Is that really what we want, and what we expect from the Bill? Designated persons will have limited funds anyway. Do we actually want the Treasury to go through itemised lists of toiletries, sweets, school books and bus tickets? The Bill should make clear provision for no account to be taken of very small amounts.

Clause 22 raises the issue of self-incrimination. Article 6 of the European convention on human rights includes a privilege against it, but the Bill does not. According to the Government in the other place,

“the right against self-incrimination would form a reasonable excuse”—[Official Report, House of Lords, 6 October 2010; Vol. 721, c. 197.]
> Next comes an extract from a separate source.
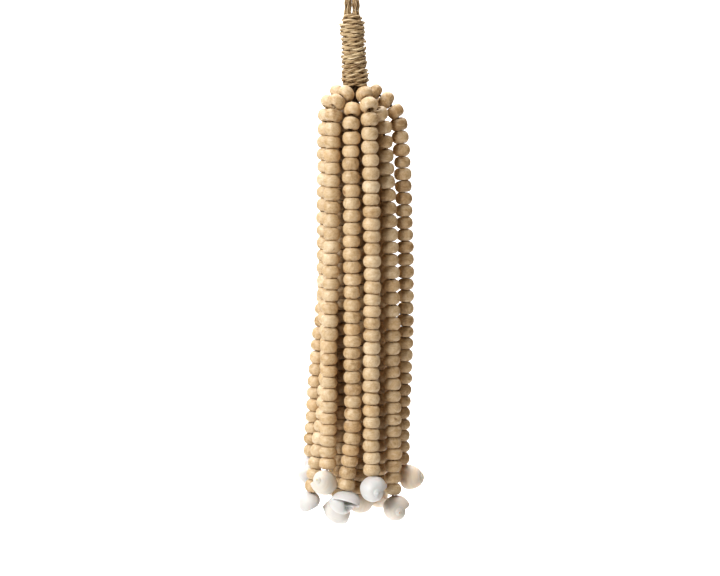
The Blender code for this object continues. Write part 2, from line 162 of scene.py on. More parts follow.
def smooth_path(knots):
    """Points of a Catmull-Rom curve through the knots, as the part has it."""
    first = knots[0] * 2 - knots[1]
    last = knots[-1] * 2 - knots[-2]
    row = [first, *knots, last]
    points = []
    for before, start, end, after in zip(row, row[1:], row[2:], row[3:]):
        for step in range(PATH_STEPS):
            share = step / PATH_STEPS
            points.append(0.5 * (
                2 * start
                + (end - before) * share
                + (2 * before - 5 * start + 4 * end - after) * share ** 2
                + (3 * start - before - 3 * end + after) * share ** 3
            ))
    points.append(knots[-1].copy())
    return points


def unit(vector):
    """A vector at length 1."""
    return vector / np.linalg.norm(vector)


def distances_along(points):
    """The distance of each point from the first, along the path."""
    steps = np.linalg.norm(np.diff(points, axis=0), axis=1)
    return np.concatenate([[0.0], np.cumsum(steps)])


def resample(points, spacing):
    """The path's points again, evenly spaced about the given distance apart."""
    along = distances_along(points)
    count = max(2, round(along[-1] / spacing) + 1)
    wanted = np.linspace(0.0, along[-1], count)
    return np.stack([np.interp(wanted, along, points[:, axis]) for axis in range(3)], axis=1)


def path_frames(points):
    """Tangents and two side directions along a path, carried without twist."""
    tangents = np.gradient(points, axis=0)
    tangents /= np.linalg.norm(tangents, axis=1)[:, None]
    helper = np.eye(3)[np.argmin(np.abs(tangents[0]))]
    side = unit(np.cross(tangents[0], helper))
    sides = [side]
    for tangent in tangents[1:]:
        side = unit(side - tangent * (side @ tangent))
        sides.append(side)
    sides = np.array(sides)
    return tangents, sides, np.cross(tangents, sides)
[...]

It would form a reasonable excuse, that is, to refuse to comply with a request for such information in clause 22. I think that that should be made clear in the Bill. The onus should not be on the accused to make the case after being prosecuted for providing the information.
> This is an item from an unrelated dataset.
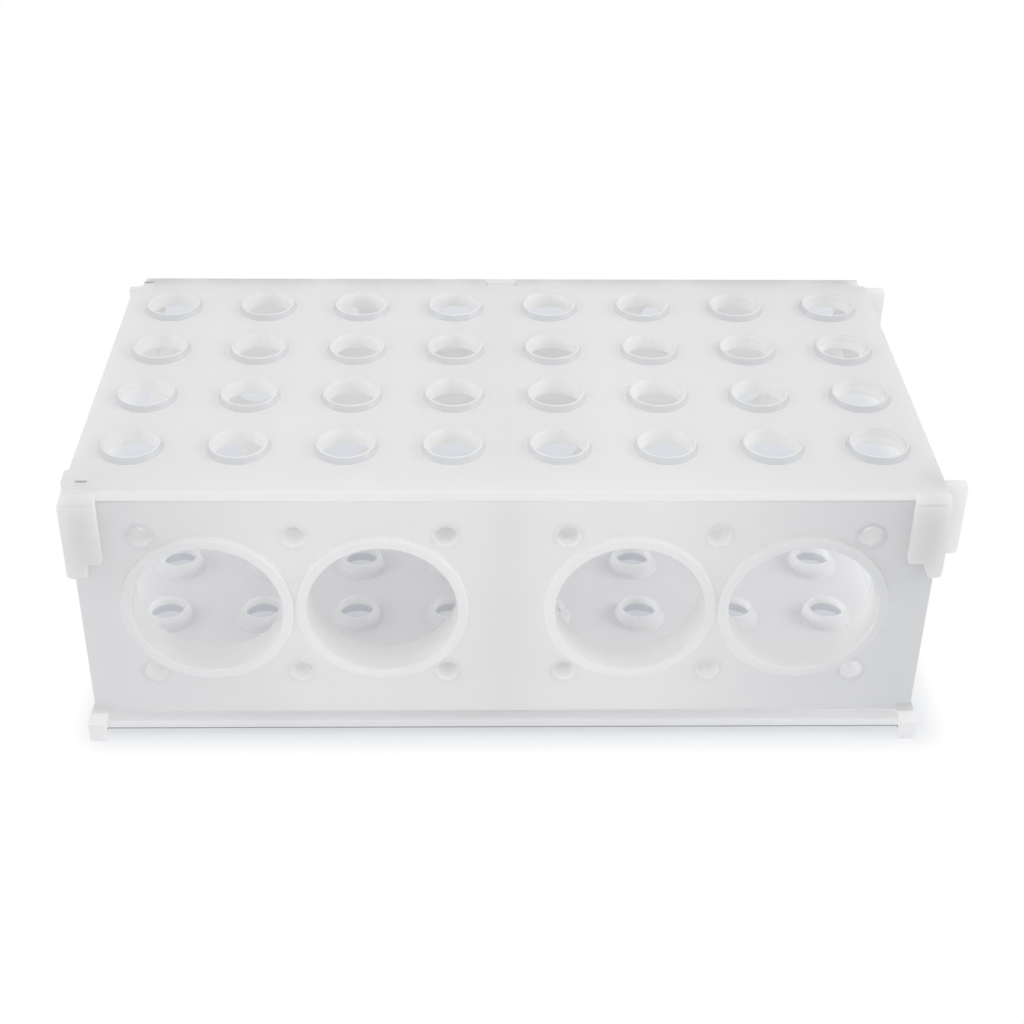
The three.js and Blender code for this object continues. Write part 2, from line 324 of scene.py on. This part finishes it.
def from_loops(name, loops):
    """A closed body from stacked loops of equal length, in millimetres, capped at both ends."""
    bm = bmesh.new()
    rings = [[bm.verts.new(Vector(p) * MM) for p in loop] for loop in loops]
    for low, high in zip(rings, rings[1:]):
        for i in range(len(low)):
            j = (i + 1) % len(low)
            bm.faces.new((low[i], low[j], high[j], high[i]))
    bm.faces.new(list(reversed(rings[0])))
    bm.faces.new(rings[-1])
    bmesh.ops.recalc_face_normals(bm, faces=bm.faces)
    return from_bmesh(name, bm)


def inset(outline, amount):
    """The outline, given counter-clockwise, moved inwards by an amount."""
    moved = []
    count = len(outline)
    for i, (x, y) in enumerate(outline):
        before = Vector((x - outline[i - 1][0], y - outline[i - 1][1])).normalized()
        after = Vector((outline[(i + 1) % count][0] - x, outline[(i + 1) % count][1] - y)).normalized()
        left = Vector((-before.y - after.y, before.x + after.x))
        scale = 1 + before.dot(after)
        moved.append((x + left.x * amount / scale, y + left.y * amount / scale))
    return moved


def rounded(corners, steps=5):
    """An outline whose corners, each (x, y, radius), are turned to arcs."""
    outline = []
    count = len(corners)
    for i, (x, y, radius) in enumerate(corners):
        if not radius:
            outline.append((x, y))
            continue
        here = Vector((x, y))
        before = (Vector(corners[i - 1][:2]) - here).normalized()
        after = (Vector(corners[(i + 1) % count][:2]) - here).normalized()
        half = before.angle(after) / 2
        reach = radius / tan(half)
        centre = here + (before + after).normalized() * (radius / sin(half))
        start = here + before * reach - centre
        turn = pi - 2 * half
        side = 1 if before.cross(after) < 0 else -1
        for k in range(steps + 1):
            angle = side * turn * k / steps
            outline.append(
                (
                    centre.x + start.x * cos(angle) - start.y * sin(angle),
                    centre.y + start.x * sin(angle) + start.y * cos(angle),
                )
            )
    return outline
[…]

Another fascinating part of the Bill which I hope can be changed is clause 25(1), which states:

“Nothing done under this Chapter is to be treated as a breach of any restriction imposed by statute or otherwise.”

There are a couple of exceptions, but I find that very concerning. It appears that the Bill is exempt from all rules that might apply to it except the two that are listed in the clause. That might catch, for example, the Human Rights Act. I see nothing in the Bill suggesting that the Act applies to it. Indeed—although I am sure that it would be tested in court—it could be argued that the clause expressly states that the Bill is exempt from the Act’s provisions. I hope that that is not what the Government intend. Similarly, what about common law torts? What about negligence? What about defamation? Nothing in the Bill secures any of those aspects of common law. I hope that the Government will replace section 25(1) with a provision that actually states what they probably intended. At present, it is dangerously unclear.

Asset-freezing is a very strong power, but a very necessary one. Because it is so strong and because it can be so draconian, it must be fair and properly controlled, and it must be applied only to those who are actually involved with terrorist activities.